- [Data extract]
-=-=-=-=-

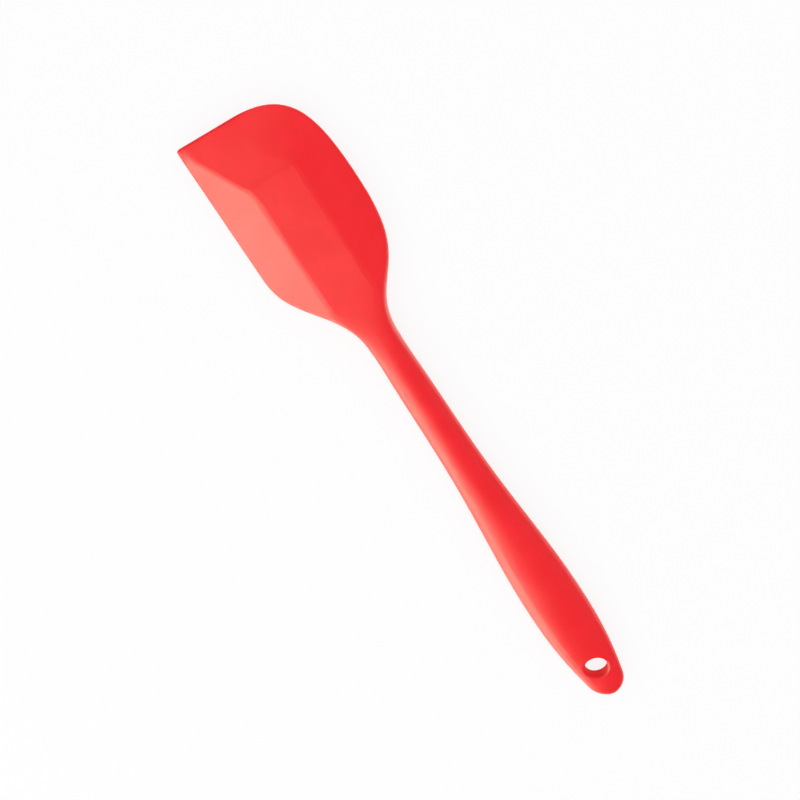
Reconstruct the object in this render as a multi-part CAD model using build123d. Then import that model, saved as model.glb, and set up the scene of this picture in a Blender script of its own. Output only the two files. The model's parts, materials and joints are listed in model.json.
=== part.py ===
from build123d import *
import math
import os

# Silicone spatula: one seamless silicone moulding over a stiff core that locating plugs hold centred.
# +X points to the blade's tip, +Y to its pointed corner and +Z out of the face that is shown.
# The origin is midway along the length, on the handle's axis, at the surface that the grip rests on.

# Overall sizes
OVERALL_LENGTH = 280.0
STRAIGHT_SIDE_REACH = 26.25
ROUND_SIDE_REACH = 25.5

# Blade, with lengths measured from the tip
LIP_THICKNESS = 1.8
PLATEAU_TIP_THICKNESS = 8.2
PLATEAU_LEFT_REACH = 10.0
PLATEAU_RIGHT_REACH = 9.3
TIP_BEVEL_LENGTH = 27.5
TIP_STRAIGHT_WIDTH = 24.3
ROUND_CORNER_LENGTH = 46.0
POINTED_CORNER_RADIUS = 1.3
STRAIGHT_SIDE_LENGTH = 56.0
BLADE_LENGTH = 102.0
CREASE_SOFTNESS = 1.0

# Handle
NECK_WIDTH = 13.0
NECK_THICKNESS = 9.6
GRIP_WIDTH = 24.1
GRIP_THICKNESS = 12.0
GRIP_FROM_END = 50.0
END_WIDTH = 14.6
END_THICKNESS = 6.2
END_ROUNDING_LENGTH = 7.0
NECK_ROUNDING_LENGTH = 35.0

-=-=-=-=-

- [Goal of the exercise] Reproduce all of the material above word for word.

- [Full response]
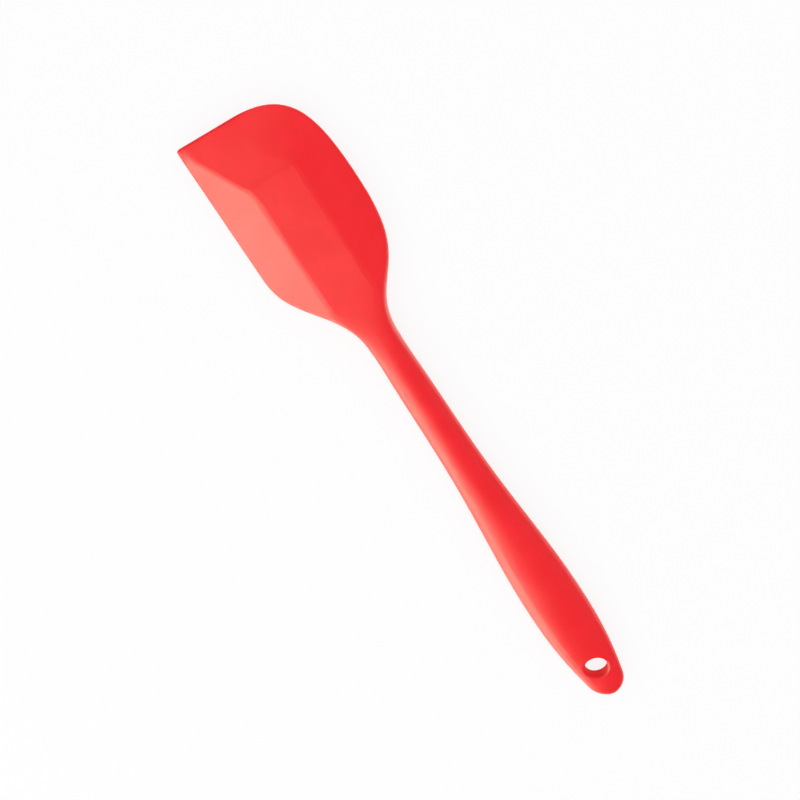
Reconstruct the object in this render as a multi-part CAD model using build123d. Then import that model, saved as model.glb, and set up the scene of this picture in a Blender script of its own. Output only the two files. The model's parts, materials and joints are listed in model.json.
=== part.py ===
from build123d import *
import math
import os

# Silicone spatula: one seamless silicone moulding over a stiff core that locating plugs hold centred.
# +X points to the blade's tip, +Y to its pointed corner and +Z out of the face that is shown.
# The origin is midway along the length, on the handle's axis, at the surface that the grip rests on.

# Overall sizes
OVERALL_LENGTH = 280.0
STRAIGHT_SIDE_REACH = 26.25
ROUND_SIDE_REACH = 25.5

# Blade, with lengths measured from the tip
LIP_THICKNESS = 1.8
PLATEAU_TIP_THICKNESS = 8.2
PLATEAU_LEFT_REACH = 10.0
PLATEAU_RIGHT_REACH = 9.3
TIP_BEVEL_LENGTH = 27.5
TIP_STRAIGHT_WIDTH = 24.3
ROUND_CORNER_LENGTH = 46.0
POINTED_CORNER_RADIUS = 1.3
STRAIGHT_SIDE_LENGTH = 56.0
BLADE_LENGTH = 102.0
CREASE_SOFTNESS = 1.0

# Handle
NECK_WIDTH = 13.0
NECK_THICKNESS = 9.6
GRIP_WIDTH = 24.1
GRIP_THICKNESS = 12.0
GRIP_FROM_END = 50.0
END_WIDTH = 14.6
END_THICKNESS = 6.2
END_ROUNDING_LENGTH = 7.0
NECK_ROUNDING_LENGTH = 35.0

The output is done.